Last winter, someone driving by my friend’s house in Alaska hit a moose. The car was totaled. The moose, dead, but in good shape. My friend and her family petitioned the local law enforcement to allow them to butcher the moose and eat it. They spent the next couple of days working hard at home processing the meat. No need to hunt that year.
In his book, The Revolution Will Not Be Microwaved (my review here), Sandor Ellix Katz spends a whole section of the chapter on foraging discussing the merits of roadkill. According to him, there’s a whole movement of people dedicated to eating nothing but roadkill. It’s a shame, they say, to let all that edible food just go to waste.
I’m sure you’re familiar with the image of it “going to waste.” Most roadkill I’ve seen looks totally unappetizing — bloated flesh, flies, nasty smells. Even just remembering such sights can make me shudder.
But what if the roadkill is fresh, looks no more marred than a deer killed by a bullet, and is kept from decomposing by freezing outdoor temperatures? That’s what chef Daniel Klein cooked up in his Christmas episode of The Perennial Plate. The Perennial Plate is my favorite five to ten minutes of internet television each week. In each episode, you get to watch as Daniel farms, hunts, and cooks his way through a year in Minnesota. It’s all about sustainable, local, and organic foods. I’ve seen him harvest wild rice with Native Americans, kill his own Thanksgiving turkey, and cook up scrumptious meals of 100% local ingredients. It’s right up any Food Renegade’s alley.

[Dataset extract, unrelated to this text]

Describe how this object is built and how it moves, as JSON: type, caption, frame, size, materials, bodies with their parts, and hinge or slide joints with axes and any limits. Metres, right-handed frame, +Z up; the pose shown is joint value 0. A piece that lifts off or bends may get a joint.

So, before you make up your mind about roadkill, watch this 10 minute episode where Daniel fails to see any deer on his fifth full day of hunting and resorts to Plan B:
From Sandor Katz’s book:
In American culture, eating roadkill generally has a pejorative classist connotation, epitomizing ignorant hillbilly behavior. Now Wildroots and other enthusiasts are embracing roadkill with a political ideology, rejecting the values of consumer culture by ‘transforming dishonored victims of the petroleum age into food which nourishes, and clothing which warms.’ Beyond ideology, they are spreading practical information and skills to empower people.
Indeed, the folks at Wildroots (and others like them) have made it their mission to teach people the primitive skills necessary to forage food well — including how to discern the edibility of roadkill.
So, what do you think? If you could eat fresh roadkill, would you?
For myself, I think I’d be adventurous enough to try it if someone else foraged it and prepared it. Translation: I’ve got no problem with the idea of eating roadkill. But, I’m not so sure I’m inspired enough to go find some roadkill, butcher it myself, and then turn it into meals.